Aim: Copy, character for character, the lines running from the one with "obj.data = obj.data.copy()" to the one with "YAW = math.radians(2.992)", ends included. Leave out every other line.

Stored data:
::::

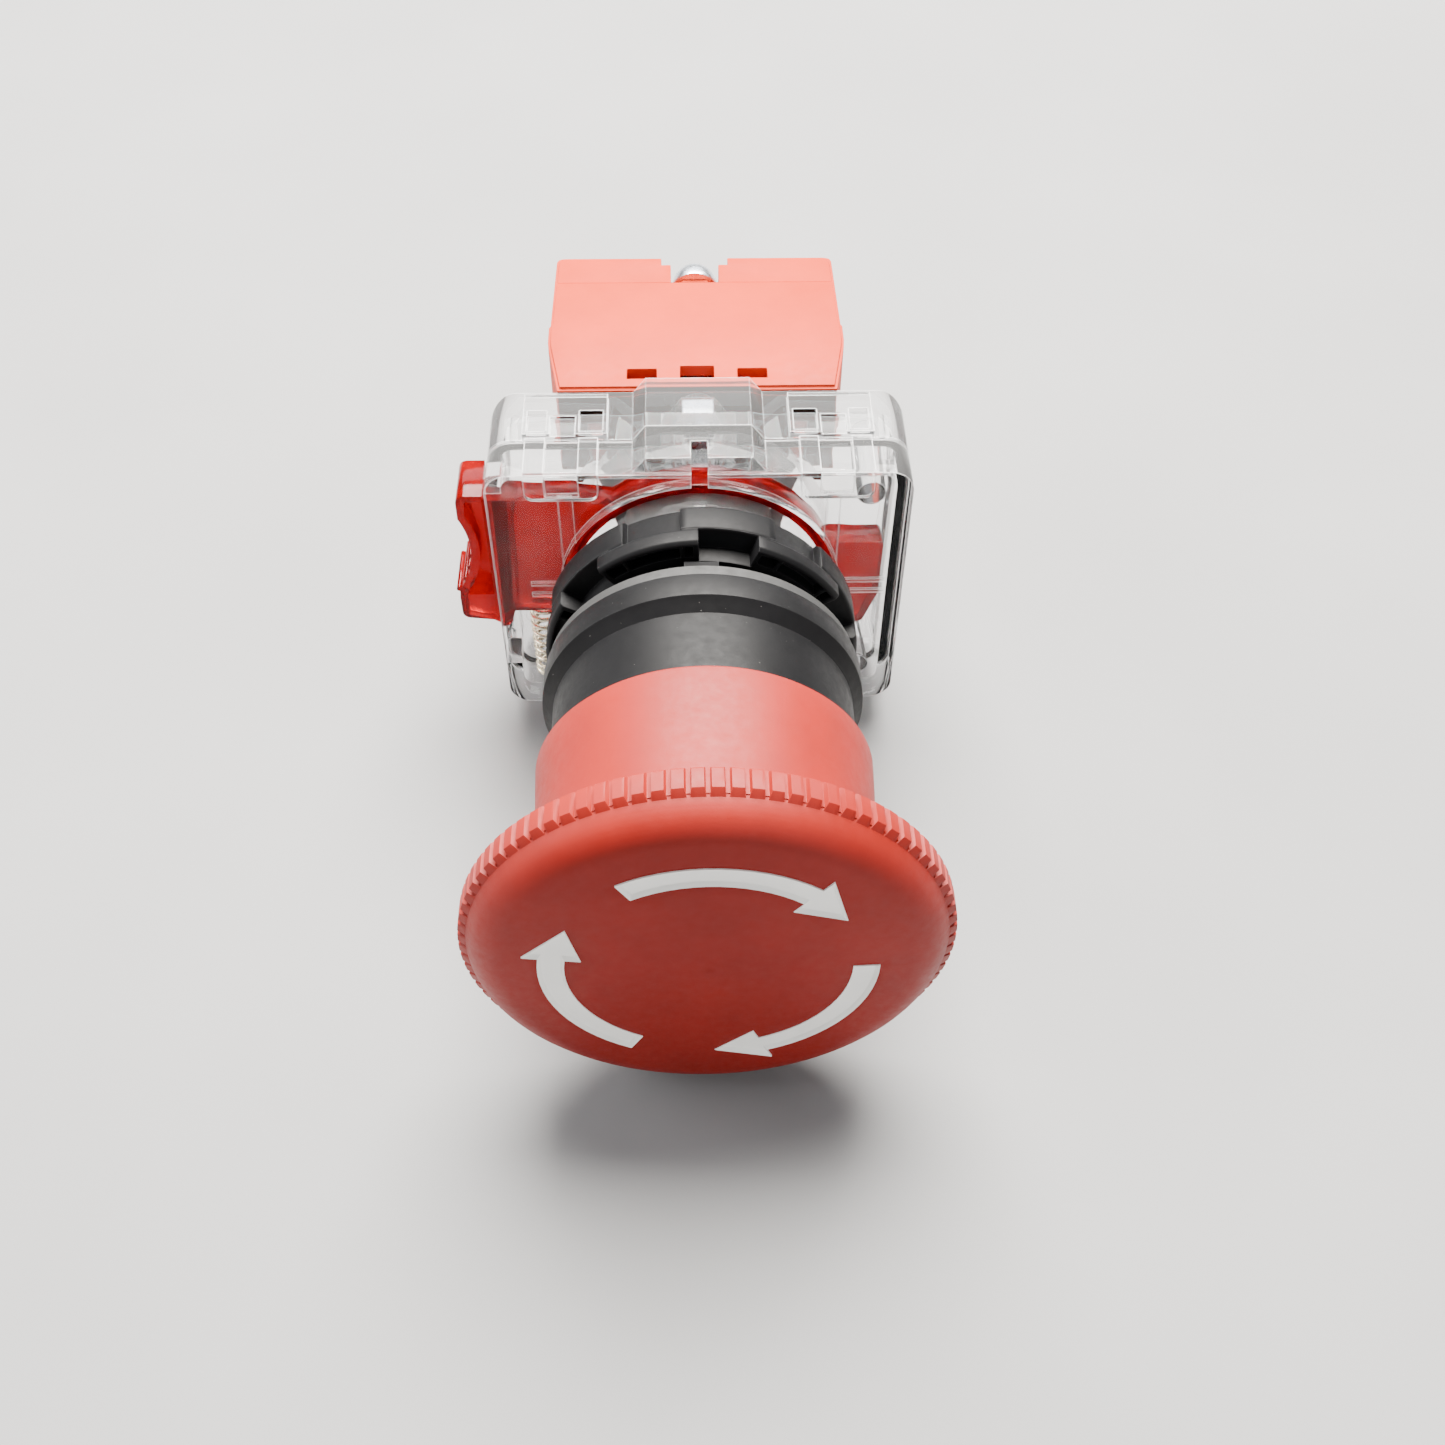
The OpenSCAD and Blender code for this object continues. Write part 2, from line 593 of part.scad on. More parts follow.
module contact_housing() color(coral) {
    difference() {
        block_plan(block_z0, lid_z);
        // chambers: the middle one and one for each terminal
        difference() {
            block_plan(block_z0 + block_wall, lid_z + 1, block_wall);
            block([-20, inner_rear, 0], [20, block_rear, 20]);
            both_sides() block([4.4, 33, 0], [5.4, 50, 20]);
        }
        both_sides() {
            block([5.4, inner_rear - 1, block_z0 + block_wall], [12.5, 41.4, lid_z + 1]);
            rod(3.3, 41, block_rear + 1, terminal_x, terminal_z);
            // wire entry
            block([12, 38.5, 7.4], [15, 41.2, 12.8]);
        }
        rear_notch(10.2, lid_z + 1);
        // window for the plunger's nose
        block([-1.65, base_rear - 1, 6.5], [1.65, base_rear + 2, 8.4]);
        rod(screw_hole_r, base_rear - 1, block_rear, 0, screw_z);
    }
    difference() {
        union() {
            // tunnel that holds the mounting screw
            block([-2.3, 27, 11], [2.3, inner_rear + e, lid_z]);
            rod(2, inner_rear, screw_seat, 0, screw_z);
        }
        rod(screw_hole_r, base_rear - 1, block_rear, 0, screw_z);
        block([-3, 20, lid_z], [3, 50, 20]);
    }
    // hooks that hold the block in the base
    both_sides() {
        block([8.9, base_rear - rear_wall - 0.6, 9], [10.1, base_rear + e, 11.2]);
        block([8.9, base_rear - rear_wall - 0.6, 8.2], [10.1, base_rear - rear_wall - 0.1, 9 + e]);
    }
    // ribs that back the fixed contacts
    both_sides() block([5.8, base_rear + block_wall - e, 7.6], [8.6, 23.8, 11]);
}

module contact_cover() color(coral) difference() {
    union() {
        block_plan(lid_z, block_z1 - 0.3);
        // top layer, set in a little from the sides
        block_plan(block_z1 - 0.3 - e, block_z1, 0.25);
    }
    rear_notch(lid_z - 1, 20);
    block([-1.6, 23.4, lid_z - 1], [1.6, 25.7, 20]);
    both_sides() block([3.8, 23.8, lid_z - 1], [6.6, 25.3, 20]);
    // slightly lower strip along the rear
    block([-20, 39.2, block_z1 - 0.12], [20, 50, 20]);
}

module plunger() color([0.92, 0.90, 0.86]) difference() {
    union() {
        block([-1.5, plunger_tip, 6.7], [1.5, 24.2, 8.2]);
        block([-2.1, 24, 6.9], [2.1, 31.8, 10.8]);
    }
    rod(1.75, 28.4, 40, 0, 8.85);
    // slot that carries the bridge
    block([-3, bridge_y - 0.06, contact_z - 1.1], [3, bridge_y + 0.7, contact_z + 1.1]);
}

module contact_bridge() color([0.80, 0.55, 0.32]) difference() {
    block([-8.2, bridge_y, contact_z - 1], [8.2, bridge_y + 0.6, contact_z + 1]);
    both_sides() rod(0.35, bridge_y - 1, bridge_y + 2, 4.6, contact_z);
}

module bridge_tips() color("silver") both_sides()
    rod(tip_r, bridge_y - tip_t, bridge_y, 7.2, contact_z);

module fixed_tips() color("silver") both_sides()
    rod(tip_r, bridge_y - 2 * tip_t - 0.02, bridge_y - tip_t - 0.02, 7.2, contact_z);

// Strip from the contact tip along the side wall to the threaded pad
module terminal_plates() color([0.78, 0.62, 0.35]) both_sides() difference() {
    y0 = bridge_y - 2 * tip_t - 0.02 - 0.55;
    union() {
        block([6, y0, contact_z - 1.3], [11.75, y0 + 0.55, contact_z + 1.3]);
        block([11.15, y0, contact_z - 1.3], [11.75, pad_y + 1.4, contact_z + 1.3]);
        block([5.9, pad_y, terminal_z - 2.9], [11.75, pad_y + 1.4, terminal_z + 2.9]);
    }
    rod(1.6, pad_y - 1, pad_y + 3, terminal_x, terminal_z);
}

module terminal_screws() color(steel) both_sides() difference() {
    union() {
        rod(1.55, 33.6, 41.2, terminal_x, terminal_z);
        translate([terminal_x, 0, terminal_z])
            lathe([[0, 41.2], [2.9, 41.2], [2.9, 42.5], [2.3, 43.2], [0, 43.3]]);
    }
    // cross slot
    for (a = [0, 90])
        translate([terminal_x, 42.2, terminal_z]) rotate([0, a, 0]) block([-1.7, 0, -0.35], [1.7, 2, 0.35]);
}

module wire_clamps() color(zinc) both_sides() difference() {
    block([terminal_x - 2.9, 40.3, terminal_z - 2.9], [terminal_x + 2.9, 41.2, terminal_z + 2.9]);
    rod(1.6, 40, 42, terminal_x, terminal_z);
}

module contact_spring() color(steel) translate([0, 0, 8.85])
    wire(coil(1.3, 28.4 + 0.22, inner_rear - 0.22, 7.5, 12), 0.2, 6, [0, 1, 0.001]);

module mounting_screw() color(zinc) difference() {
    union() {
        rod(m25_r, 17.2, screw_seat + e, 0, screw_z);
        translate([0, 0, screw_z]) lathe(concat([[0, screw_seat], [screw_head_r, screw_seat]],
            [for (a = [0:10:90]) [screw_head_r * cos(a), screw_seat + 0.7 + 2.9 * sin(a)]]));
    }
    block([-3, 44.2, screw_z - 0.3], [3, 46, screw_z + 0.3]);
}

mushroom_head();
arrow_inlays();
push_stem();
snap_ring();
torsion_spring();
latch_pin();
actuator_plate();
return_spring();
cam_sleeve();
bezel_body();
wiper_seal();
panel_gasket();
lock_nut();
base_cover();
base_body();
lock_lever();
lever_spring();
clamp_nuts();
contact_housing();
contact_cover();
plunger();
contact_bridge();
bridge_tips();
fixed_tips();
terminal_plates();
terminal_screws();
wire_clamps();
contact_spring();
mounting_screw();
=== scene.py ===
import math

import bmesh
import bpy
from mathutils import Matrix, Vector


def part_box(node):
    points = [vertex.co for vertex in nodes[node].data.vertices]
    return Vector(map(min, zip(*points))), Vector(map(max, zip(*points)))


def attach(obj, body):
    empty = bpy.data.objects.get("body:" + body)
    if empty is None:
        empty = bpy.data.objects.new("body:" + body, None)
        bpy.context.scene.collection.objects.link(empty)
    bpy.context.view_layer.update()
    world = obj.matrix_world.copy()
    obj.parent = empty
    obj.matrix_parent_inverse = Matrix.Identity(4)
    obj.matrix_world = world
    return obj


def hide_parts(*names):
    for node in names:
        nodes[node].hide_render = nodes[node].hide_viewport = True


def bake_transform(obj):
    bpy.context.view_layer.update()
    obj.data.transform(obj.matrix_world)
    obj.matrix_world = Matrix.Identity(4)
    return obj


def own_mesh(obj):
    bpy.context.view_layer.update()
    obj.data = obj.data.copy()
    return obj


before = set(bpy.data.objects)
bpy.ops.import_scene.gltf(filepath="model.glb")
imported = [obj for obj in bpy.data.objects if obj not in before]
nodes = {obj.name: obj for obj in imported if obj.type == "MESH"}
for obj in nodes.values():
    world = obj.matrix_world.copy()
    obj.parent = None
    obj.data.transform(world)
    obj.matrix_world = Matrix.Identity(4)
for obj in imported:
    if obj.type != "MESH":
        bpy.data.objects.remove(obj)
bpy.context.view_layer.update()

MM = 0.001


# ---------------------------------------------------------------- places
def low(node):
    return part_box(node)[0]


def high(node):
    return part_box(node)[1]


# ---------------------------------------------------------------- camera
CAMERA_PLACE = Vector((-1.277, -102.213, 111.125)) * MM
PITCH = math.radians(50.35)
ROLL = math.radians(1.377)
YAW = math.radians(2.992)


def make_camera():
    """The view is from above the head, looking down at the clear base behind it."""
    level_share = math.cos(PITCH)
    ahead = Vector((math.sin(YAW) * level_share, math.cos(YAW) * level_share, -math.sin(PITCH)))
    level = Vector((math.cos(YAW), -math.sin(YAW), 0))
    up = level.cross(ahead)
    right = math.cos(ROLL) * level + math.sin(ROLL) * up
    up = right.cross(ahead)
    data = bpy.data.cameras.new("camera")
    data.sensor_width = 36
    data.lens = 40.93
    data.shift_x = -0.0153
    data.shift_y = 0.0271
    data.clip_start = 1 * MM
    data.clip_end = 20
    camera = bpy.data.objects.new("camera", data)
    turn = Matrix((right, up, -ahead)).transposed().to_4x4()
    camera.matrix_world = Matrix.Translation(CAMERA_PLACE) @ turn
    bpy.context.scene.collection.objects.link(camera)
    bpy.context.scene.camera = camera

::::

The completed task:
    obj.data = obj.data.copy()
    return obj


before = set(bpy.data.objects)
bpy.ops.import_scene.gltf(filepath="model.glb")
imported = [obj for obj in bpy.data.objects if obj not in before]
nodes = {obj.name: obj for obj in imported if obj.type == "MESH"}
for obj in nodes.values():
    world = obj.matrix_world.copy()
    obj.parent = None
    obj.data.transform(world)
    obj.matrix_world = Matrix.Identity(4)
for obj in imported:
    if obj.type != "MESH":
        bpy.data.objects.remove(obj)
bpy.context.view_layer.update()

MM = 0.001


# ---------------------------------------------------------------- places
def low(node):
    return part_box(node)[0]


def high(node):
    return part_box(node)[1]


# ---------------------------------------------------------------- camera
CAMERA_PLACE = Vector((-1.277, -102.213, 111.125)) * MM
PITCH = math.radians(50.35)
ROLL = math.radians(1.377)
YAW = math.radians(2.992)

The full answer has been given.